The structure of this project is heavily influenced by the clean architecture:

  • A core module where we define the domain entities and the functionalities (also known as use cases, business rules, etc.). They do not know that this application has a web interface or that data is stored in relational databases.
  • A repositories module that knows how to store domain entities in a relational database.
  • A gateway module that knows how to call third APIs.
  • A delivery module that knows how to expose the functionalities on the web.
  • An app module that contains the main application, the configuration (i.e., it links core, delivery, and repositories), and the static assets (i.e., HTML files, JavaScript files, etc.).

Run

The application can be run as follows:

./gradlew bootRun

Now you have a shortener service running at port 8080. You can test that it works as follows:

$ curl -v -d "rawUrl=http://www.unizar.es/" http://localhost:8080/api/link
*   Trying ::1:8080...
* Connected to localhost (::1) port 8080 (#0)
> POST /api/link HTTP/1.1
> Host: localhost:8080
> User-Agent: curl/7.71.1
> Accept: */*
> Content-Length: 25
> Content-Type: application/x-www-form-urlencoded
> 
* upload completely sent off: 25 out of 25 bytes
* Mark bundle as not supporting multiuse
< HTTP/1.1 201 
< Location: http://localhost:8080/tiny-6bb9db44
< Content-Type: application/json
< Transfer-Encoding: chunked
< Date: Tue, 28 Sep 2021 17:06:01 GMT
< 
* Connection #0 to host localhost left intact
{"url":"http://localhost:8080/tiny-6bb9db44","properties":{"safe":true}}%   

And now, we can navigate to the shortened URL.

$ curl -v http://localhost:8080/6bb9db44
*   Trying ::1:8080...
* Connected to localhost (::1) port 8080 (#0)
> GET /tiny-6bb9db44 HTTP/1.1
> Host: localhost:8080
> User-Agent: curl/7.71.1
> Accept: */*
> 
* Mark bundle as not supporting multiuse
< HTTP/1.1 307 
< Location: http://www.unizar.es/
< Content-Length: 0
< Date: Tue, 28 Sep 2021 17:07:34 GMT
< 
* Connection #0 to host localhost left intact

Build and Run

The uberjar can be built and then run with:

./gradlew build
java -jar app/build/libs/app-0.2024.1-SNAPSHOT.jar

A Google Safe Browsing and IPInfo key must be put in a .env file in app module like this (or env variables):

IPINFO_API_KEY=3400c66...
GOOGLE_API_KEY=AIzaSyAQAo1i4...

Functionalities

The project offers a set of functionalities:

  • Create a short URL. See in core the use case CreateShortUrlUseCase and in delivery the REST controller UrlShortenerController.
  • Redirect to a URL. See in core the use case RedirectUseCase and in delivery the REST controller UrlShortenerController.
  • Log redirects.
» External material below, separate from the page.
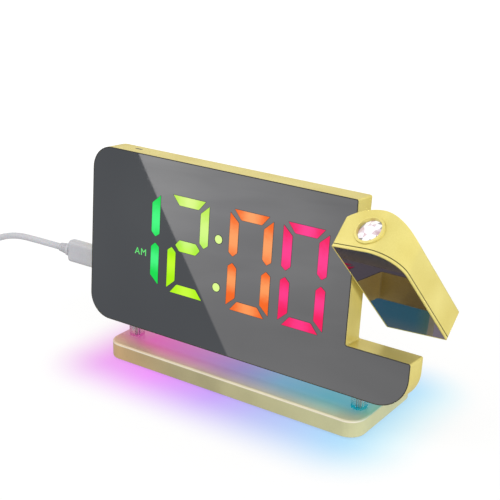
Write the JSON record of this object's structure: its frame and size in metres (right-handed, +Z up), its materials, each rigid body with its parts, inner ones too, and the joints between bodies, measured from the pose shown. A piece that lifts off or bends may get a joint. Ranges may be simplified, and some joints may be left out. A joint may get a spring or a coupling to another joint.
{
  "type": "projection alarm clock",
  "caption": "Mirror-faced digital alarm clock on two clear posts and a flat base, with a night light and a turning projector block.",
  "frame": {"origin": "centre of the rubber pad's underside, where the clock stands on the desk", "axes": "+X to the viewer's right along the clock's length, +Y to its back, +Z up; the face looks towards -Y and leans back 4 degrees"},
  "size_m": [0.3812, 0.0964, 0.1079],
  "materials": {
    "satin_gold": "satin gold lacquer on moulded ABS",
    "gold_plastic": "satin gold lacquer on moulded ABS, finely textured",
    "smoked_mirror": "half-silvered smoked mirror sheet, polished",
    "clear_plastic": "clear moulded acrylic, fluted",
    "black_plastic": "moulded black ABS",
    "frosted_plastic": "frosted light diffuser",
    "green_light": "light guide, lit green",
    "lime_light": "light guide, lit yellow-green",
    "orange_light": "light guide, lit orange",
    "pink_light": "light guide, lit pink",
    "white_light": "light guide, lit white",
    "circuit_board": "solder-masked board",
    "steel": "plated steel",
    "acetal": "natural acetal",
    "film": "numeral display slide, black with clear numerals",
    "lens_glass": "polished moulded lens",
    "pad_rubber": "soft anti-slip pad",
    "white_plastic": "white moulded plug",
    "lead_jacket": "white PVC jacket"
  },
  "bodies": {
    "clock": {"ampm_marks": "white_light", "anti_slip_pad": "pad_rubber", "backup_cell": "steel", "base_cover": "black_plastic", "base_screws": "steel", "base_shell": "satin_gold", "body_housing": "satin_gold", "button_board": "circuit_board", "buzzer": "black_plastic", "cell_door": "gold_plastic", "cell_holder": "black_plastic", "colon_dots": "lime_light", "cover_screws": "steel", "display_board": "circuit_board", "far_plug": "white_plastic", "hinge_bush": "acetal", "hour_tens_digit": "green_light", "hour_units_digit": "lime_light", "left_post": "clear_plastic", "light_bar": "frosted_plastic", "light_sensor": "black_plastic", "light_strip_board": "circuit_board", "main_board": "circuit_board", "minute_tens_digit": "orange_light", "minute_units_digit": "pink_light", "mirror_panel": "smoked_mirror", "post_screws": "steel", "projector_lead": "lead_jacket", "rear_cover": "gold_plastic", "right_post": "clear_plastic", "segment_mask": "black_plastic", "strain_relief": "white_plastic", "usb_lead": "lead_jacket", "usb_lead_coil": "lead_jacket", "usb_plug": "white_plastic", "usb_socket": "steel"},
    "projector_yoke": {"hinge_shaft": "steel", "hinge_clip": "steel", "friction_washer": "steel"},
    "projector": {"projector_housing": "satin_gold", "projector_bezel": "satin_gold", "projector_mirror": "smoked_mirror", "projector_screws": "steel", "lens_ring": "satin_gold", "projector_lens": "lens_glass", "lens_barrel": "black_plastic", "digit_slide": "film", "projector_lamp_board": "circuit_board", "swing_screw": "steel"},
    "set_key": {"set_button": "gold_plastic"},
    "down_key": {"down_button": "gold_plastic"},
    "up_key": {"up_button": "gold_plastic"},
    "projector_key": {"projector_button": "gold_plastic"},
    "light_key": {"light_button": "gold_plastic"}
  },
  "joints": [
    {"name": "projector_turn", "type": "hinge", "parent": "clock", "child": "projector_yoke", "pos_m": [0.0697, -0.00762, 0.07479], "axis": [1, 0, 0], "range_deg": [-134, 46]},
    {"name": "projector_swing", "type": "hinge", "parent": "projector_yoke", "child": "projector", "pos_m": [0.0697, -0.00762, 0.07479], "axis": [0, -0.766, -0.6428], "range_deg": [-6.5, 0]},
    {"name": "set_press", "type": "slide", "parent": "clock", "child": "set_key", "axis": [0, -0.9976, 0.0698], "range_m": [0, 0.0005], "stiffness_N_per_m": 2000},
    {"name": "down_press", "type": "slide", "parent": "clock", "child": "down_key", "axis": [0, -0.9976, 0.0698], "range_m": [0, 0.0005], "stiffness_N_per_m": 2000},
    {"name": "up_press", "type": "slide", "parent": "clock", "child": "up_key", "axis": [0, -0.9976, 0.0698], "range_m": [0, 0.0005], "stiffness_N_per_m": 2000},
    {"name": "projector_press", "type": "slide", "parent": "clock", "child": "projector_key", "axis": [0, -0.9976, 0.0698], "range_m": [0, 0.0005], "stiffness_N_per_m": 2000},
    {"name": "light_press", "type": "slide", "parent": "clock", "child": "light_key", "axis": [0, -0.9976, 0.0698], "range_m": [0, 0.0005], "stiffness_N_per_m": 2000}
  ]
}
See in core the use case LogClickUseCase and in delivery the REST controller UrlShortenerController.
  • Generate a QR Code for shortened URLs. A QR code is shown in the frontend containing the shortened URL.
  • Analyze browser and platform. HTTP headers are parsed and user browser and platform are identified during redirection.
  • Geolocation service. Geographical location of users is collected based on their IP addresses.
  • Check URL accessibility. URL is checked for reachability before shortening.
  • Google Safe Browsing Check. URLs are checked for safety before shortening them.
  • CSV Upload for Bulk URL Shortening. Allows users to upload a CSV file containing URLs and download a new CSV with the shortened URLs.
  • Redirection Limits. Imposes a limit of 10 redirections per URL, preventing further redirects once the limit is reached.
  • Analytics. Retrieves aggregated analytics data for a given URL (total clicks, browser, platform and country).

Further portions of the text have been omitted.